_Your instructions_.
Copy every line, exactly and only, from the line containing "Keep writing the" to the line containing "rim_end, rim_full = 0.00146, 0.00134", both lines included.

--------

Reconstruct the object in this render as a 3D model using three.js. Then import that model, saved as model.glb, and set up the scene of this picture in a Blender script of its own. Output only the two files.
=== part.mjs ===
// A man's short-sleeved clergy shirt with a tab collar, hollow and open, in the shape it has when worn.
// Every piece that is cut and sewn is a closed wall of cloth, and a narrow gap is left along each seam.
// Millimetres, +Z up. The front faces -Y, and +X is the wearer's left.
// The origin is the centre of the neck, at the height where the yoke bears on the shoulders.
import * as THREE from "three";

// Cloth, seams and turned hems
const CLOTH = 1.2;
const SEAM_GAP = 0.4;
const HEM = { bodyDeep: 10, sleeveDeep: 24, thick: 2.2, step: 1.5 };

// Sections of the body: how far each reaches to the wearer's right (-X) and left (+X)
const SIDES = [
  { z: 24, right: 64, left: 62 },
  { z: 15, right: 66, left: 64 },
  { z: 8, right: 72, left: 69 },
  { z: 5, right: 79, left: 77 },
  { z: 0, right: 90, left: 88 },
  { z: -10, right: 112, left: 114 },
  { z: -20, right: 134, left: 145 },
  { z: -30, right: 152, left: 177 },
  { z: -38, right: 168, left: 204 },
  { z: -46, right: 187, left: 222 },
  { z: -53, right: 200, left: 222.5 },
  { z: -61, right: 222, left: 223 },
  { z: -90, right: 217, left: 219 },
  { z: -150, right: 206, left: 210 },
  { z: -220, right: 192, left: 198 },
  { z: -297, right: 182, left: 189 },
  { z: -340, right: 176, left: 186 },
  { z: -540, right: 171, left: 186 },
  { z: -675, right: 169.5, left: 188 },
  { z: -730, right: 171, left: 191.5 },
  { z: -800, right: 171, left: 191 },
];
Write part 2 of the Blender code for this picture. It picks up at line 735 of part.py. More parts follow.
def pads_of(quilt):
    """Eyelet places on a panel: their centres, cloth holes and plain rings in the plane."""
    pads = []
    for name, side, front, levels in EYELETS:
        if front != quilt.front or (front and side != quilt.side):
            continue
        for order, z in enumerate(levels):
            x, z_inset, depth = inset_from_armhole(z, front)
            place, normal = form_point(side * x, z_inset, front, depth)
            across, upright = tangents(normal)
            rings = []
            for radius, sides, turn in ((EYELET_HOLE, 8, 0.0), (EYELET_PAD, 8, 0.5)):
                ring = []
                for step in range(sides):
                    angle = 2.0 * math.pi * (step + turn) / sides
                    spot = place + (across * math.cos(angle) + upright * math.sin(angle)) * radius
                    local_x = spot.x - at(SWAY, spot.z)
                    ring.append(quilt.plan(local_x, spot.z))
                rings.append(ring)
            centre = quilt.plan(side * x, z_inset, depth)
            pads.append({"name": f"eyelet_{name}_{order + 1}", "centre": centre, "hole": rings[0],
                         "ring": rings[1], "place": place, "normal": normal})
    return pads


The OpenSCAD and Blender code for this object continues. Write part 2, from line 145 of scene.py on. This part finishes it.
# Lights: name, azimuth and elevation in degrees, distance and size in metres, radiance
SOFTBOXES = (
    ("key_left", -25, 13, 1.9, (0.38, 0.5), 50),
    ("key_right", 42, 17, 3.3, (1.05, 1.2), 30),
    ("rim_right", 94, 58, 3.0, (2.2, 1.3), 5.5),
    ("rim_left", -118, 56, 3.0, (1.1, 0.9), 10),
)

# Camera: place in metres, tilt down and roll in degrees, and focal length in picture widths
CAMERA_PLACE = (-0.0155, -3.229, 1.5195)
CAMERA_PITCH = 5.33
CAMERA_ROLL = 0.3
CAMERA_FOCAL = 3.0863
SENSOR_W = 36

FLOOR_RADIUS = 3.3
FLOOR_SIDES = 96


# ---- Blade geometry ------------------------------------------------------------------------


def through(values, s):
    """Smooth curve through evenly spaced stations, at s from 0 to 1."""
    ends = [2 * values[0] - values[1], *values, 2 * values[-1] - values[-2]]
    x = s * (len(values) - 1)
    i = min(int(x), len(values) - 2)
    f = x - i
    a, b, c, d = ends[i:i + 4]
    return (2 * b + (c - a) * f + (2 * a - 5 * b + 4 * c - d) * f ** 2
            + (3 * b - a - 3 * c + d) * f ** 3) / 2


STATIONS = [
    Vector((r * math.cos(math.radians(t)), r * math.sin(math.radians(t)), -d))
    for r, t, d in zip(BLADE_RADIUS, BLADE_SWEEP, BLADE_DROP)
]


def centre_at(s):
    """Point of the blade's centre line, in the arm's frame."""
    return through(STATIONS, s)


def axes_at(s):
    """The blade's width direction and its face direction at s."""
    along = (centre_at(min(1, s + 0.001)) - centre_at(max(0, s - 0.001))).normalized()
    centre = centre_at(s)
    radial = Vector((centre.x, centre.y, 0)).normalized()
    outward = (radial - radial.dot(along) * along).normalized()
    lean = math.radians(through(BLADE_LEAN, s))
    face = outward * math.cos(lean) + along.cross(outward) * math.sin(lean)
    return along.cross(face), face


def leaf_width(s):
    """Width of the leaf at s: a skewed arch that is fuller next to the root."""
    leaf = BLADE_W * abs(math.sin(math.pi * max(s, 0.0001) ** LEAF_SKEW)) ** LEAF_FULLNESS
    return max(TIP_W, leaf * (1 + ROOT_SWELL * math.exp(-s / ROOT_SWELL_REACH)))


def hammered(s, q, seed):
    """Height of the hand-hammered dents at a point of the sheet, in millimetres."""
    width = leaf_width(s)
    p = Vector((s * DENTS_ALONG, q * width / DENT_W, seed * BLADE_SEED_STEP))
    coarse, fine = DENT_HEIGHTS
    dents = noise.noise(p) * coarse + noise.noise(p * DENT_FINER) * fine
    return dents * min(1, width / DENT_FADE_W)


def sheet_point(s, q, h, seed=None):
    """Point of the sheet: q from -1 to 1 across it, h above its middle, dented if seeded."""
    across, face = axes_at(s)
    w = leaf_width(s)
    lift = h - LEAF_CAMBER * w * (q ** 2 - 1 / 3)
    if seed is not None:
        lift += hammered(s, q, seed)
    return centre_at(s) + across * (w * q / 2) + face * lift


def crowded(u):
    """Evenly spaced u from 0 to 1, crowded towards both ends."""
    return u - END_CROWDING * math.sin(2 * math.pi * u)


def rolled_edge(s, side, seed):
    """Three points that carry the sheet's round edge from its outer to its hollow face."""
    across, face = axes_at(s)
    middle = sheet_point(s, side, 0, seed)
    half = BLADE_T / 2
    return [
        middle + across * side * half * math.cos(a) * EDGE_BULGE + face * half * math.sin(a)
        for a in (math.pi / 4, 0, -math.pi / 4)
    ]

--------

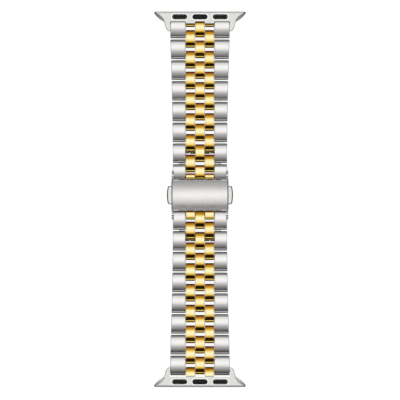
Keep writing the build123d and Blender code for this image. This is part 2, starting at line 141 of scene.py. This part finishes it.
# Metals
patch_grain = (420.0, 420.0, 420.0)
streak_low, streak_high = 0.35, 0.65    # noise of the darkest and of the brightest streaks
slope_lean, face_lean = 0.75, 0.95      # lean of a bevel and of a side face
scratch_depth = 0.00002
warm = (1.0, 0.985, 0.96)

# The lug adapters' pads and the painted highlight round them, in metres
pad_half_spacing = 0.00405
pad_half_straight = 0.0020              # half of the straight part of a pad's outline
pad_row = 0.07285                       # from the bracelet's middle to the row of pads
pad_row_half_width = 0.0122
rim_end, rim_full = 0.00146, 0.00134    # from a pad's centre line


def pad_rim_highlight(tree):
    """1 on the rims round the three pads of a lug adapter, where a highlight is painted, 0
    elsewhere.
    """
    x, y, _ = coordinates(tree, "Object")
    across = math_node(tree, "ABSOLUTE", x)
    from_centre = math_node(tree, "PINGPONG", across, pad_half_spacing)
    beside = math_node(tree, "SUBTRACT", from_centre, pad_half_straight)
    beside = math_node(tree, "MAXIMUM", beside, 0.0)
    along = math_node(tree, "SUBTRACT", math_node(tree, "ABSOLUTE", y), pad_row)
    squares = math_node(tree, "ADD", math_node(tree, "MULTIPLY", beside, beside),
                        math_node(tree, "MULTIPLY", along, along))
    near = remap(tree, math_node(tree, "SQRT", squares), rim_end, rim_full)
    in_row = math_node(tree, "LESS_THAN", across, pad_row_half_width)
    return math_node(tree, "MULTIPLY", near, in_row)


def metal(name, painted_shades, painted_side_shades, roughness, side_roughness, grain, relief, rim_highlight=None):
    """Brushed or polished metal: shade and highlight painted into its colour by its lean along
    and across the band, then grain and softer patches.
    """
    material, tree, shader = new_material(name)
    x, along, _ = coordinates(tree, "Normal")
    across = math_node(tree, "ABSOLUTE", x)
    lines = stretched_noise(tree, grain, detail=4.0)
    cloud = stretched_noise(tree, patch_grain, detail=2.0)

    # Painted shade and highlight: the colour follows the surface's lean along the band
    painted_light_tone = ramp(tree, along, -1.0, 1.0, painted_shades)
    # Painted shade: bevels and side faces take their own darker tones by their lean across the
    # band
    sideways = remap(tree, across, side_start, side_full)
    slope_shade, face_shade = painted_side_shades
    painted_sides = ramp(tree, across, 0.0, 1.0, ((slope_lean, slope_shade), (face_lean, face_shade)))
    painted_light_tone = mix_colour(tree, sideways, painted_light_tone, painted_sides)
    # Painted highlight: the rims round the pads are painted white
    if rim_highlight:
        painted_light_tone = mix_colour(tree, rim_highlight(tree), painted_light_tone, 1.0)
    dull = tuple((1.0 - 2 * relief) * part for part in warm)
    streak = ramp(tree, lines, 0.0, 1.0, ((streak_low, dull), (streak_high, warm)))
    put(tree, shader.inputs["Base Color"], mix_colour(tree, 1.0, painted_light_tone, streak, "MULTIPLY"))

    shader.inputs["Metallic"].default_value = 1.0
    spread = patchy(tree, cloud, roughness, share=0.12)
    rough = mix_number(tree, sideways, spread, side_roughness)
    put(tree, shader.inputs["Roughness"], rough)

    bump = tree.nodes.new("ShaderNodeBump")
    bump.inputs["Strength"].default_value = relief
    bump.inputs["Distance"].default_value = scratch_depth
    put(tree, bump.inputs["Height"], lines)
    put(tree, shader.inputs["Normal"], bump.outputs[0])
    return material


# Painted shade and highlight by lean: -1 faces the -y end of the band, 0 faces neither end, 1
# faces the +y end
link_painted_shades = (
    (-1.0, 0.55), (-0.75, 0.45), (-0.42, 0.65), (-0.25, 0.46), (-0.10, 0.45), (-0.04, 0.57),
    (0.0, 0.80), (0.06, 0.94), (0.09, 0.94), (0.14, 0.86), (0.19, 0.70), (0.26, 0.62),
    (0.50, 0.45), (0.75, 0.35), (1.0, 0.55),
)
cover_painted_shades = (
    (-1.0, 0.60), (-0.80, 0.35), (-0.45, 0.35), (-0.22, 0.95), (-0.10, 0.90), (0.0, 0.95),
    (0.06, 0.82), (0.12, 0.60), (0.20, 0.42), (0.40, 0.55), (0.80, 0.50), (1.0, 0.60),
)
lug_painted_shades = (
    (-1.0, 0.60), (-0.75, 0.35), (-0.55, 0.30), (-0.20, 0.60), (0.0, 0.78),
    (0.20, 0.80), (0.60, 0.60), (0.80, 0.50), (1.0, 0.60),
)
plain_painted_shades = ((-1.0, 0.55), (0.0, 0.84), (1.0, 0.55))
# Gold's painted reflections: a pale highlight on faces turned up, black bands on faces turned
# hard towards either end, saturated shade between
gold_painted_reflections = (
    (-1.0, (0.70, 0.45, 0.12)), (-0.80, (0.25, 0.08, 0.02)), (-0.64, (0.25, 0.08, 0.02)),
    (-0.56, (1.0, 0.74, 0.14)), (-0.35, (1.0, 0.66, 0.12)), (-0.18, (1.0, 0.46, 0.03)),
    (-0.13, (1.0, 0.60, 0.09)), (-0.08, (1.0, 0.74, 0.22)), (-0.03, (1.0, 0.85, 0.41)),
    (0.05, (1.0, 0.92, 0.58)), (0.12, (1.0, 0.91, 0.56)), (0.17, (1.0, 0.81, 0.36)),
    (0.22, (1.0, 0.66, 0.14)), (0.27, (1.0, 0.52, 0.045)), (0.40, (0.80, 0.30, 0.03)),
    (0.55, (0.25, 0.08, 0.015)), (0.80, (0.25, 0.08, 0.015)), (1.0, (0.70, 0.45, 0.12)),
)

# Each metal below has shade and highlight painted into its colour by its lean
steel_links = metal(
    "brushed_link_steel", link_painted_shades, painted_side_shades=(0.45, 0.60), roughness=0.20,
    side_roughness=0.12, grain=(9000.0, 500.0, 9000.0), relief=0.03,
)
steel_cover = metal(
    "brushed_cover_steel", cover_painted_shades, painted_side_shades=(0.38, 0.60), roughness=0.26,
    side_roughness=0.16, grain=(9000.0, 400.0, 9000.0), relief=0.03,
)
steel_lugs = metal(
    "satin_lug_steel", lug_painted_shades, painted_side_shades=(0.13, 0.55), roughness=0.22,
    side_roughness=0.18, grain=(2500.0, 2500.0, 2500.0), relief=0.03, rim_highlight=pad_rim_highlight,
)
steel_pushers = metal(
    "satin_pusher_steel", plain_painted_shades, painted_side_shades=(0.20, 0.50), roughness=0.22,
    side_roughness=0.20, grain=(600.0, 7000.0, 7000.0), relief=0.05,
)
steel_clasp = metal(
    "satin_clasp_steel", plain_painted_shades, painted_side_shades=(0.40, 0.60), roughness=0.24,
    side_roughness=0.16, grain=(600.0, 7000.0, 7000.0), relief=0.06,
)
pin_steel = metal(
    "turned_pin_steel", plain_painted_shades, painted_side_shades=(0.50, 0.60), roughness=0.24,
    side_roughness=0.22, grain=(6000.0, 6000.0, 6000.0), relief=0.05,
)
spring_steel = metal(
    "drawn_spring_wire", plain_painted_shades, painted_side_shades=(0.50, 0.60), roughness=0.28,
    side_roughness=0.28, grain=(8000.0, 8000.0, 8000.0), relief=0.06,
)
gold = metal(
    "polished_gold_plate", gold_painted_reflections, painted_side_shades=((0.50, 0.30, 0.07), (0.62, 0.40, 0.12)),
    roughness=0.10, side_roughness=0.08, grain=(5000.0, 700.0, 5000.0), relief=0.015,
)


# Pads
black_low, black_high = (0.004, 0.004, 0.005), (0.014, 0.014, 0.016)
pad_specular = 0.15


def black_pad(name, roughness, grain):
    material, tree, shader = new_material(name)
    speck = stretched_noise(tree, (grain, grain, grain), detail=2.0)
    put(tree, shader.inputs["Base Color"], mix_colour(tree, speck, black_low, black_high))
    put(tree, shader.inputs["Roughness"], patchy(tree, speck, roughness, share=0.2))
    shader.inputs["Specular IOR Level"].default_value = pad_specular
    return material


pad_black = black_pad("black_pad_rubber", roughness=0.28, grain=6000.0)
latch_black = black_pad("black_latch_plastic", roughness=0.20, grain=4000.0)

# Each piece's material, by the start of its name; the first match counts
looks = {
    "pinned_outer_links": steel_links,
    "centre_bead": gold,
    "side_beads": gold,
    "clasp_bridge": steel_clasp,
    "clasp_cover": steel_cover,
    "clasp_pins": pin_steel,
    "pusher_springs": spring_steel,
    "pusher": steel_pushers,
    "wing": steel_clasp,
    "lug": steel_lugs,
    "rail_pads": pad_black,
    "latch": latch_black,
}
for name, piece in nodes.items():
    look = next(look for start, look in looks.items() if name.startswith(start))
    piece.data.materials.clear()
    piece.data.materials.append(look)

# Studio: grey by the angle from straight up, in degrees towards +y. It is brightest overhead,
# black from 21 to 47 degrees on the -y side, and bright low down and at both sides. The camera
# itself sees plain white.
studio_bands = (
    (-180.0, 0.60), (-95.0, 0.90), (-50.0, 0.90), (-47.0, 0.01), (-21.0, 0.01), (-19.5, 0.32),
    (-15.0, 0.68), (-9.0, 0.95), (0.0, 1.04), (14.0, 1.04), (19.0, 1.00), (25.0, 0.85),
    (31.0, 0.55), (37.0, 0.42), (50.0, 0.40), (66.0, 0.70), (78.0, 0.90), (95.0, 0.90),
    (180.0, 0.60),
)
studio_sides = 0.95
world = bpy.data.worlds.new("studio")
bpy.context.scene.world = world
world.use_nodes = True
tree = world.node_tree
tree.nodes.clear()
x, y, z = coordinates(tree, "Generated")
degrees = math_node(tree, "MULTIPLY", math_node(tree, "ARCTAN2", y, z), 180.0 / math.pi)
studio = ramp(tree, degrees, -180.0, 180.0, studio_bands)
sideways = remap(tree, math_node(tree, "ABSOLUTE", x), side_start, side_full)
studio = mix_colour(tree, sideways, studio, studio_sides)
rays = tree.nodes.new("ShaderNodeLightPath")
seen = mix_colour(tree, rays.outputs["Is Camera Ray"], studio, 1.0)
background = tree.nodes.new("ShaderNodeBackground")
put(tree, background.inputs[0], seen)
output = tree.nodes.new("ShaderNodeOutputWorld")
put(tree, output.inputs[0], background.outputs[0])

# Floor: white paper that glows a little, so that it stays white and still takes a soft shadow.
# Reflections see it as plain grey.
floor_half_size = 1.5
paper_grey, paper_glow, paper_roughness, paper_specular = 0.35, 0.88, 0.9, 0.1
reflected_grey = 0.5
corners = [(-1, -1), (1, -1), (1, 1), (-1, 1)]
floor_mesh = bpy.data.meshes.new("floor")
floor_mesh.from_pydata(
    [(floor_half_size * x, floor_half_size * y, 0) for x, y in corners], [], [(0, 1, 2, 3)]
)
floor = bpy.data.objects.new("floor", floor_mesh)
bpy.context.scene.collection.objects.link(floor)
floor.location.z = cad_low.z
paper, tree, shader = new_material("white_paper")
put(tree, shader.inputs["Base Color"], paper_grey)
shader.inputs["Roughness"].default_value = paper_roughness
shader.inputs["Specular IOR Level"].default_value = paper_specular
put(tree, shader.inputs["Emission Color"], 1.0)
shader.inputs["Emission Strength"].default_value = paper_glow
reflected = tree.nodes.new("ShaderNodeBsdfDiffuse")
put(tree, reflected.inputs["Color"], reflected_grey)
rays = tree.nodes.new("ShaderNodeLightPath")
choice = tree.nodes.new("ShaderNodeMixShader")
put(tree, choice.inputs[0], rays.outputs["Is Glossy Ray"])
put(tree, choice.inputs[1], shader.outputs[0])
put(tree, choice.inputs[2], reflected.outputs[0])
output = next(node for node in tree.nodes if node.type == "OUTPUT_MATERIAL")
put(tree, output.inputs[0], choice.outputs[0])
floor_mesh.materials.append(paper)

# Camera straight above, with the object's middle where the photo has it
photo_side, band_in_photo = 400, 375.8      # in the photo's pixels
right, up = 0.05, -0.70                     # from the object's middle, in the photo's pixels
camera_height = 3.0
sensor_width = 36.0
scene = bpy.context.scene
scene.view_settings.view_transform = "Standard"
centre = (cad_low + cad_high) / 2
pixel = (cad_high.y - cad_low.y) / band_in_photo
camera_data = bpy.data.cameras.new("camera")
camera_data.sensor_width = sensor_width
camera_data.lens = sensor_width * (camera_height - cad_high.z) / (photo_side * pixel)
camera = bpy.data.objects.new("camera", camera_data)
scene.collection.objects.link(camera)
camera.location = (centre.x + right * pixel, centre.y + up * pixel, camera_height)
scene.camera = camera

--------

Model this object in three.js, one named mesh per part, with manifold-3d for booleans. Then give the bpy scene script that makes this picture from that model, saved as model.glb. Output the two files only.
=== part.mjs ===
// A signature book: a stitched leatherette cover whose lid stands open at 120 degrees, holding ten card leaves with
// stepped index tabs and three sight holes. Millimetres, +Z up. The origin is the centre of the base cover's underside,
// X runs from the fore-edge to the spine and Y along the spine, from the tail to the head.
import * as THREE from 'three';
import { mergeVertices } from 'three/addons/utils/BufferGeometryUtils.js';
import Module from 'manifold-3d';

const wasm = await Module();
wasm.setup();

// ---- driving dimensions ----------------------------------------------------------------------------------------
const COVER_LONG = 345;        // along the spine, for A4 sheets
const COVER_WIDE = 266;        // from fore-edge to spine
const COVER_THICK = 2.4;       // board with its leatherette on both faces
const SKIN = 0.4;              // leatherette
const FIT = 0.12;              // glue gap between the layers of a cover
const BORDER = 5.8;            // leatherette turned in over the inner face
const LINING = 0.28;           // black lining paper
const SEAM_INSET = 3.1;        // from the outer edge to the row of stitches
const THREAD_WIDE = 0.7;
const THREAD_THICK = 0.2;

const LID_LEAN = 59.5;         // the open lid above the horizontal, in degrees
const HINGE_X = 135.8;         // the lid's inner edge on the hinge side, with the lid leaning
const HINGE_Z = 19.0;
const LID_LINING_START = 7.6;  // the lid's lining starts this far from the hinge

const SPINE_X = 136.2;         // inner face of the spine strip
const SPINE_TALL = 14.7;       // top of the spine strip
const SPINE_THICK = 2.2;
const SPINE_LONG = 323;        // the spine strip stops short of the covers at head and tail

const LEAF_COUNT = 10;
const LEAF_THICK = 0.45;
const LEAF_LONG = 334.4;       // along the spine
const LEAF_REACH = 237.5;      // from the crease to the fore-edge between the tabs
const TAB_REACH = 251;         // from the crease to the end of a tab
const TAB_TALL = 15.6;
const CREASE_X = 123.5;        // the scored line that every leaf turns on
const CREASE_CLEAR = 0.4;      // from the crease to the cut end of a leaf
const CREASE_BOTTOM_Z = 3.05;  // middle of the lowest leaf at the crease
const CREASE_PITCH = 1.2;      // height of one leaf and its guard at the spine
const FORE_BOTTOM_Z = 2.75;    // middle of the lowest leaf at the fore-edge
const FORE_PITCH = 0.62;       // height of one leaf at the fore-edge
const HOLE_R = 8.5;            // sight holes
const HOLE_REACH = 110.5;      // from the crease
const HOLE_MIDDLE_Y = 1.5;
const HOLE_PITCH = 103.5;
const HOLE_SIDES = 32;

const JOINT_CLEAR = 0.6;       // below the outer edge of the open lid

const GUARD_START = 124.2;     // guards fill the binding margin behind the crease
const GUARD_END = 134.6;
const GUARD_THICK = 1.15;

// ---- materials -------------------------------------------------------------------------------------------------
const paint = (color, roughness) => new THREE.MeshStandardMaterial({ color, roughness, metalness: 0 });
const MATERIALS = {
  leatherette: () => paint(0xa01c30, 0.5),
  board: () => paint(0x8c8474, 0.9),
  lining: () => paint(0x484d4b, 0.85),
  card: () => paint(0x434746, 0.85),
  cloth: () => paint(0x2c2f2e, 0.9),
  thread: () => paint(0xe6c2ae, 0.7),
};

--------

_Task solution_.
Keep writing the build123d and Blender code for this image. This is part 2, starting at line 141 of scene.py. This part finishes it.
# Metals
patch_grain = (420.0, 420.0, 420.0)
streak_low, streak_high = 0.35, 0.65    # noise of the darkest and of the brightest streaks
slope_lean, face_lean = 0.75, 0.95      # lean of a bevel and of a side face
scratch_depth = 0.00002
warm = (1.0, 0.985, 0.96)

# The lug adapters' pads and the painted highlight round them, in metres
pad_half_spacing = 0.00405
pad_half_straight = 0.0020              # half of the straight part of a pad's outline
pad_row = 0.07285                       # from the bracelet's middle to the row of pads
pad_row_half_width = 0.0122
rim_end, rim_full = 0.00146, 0.00134    # from a pad's centre line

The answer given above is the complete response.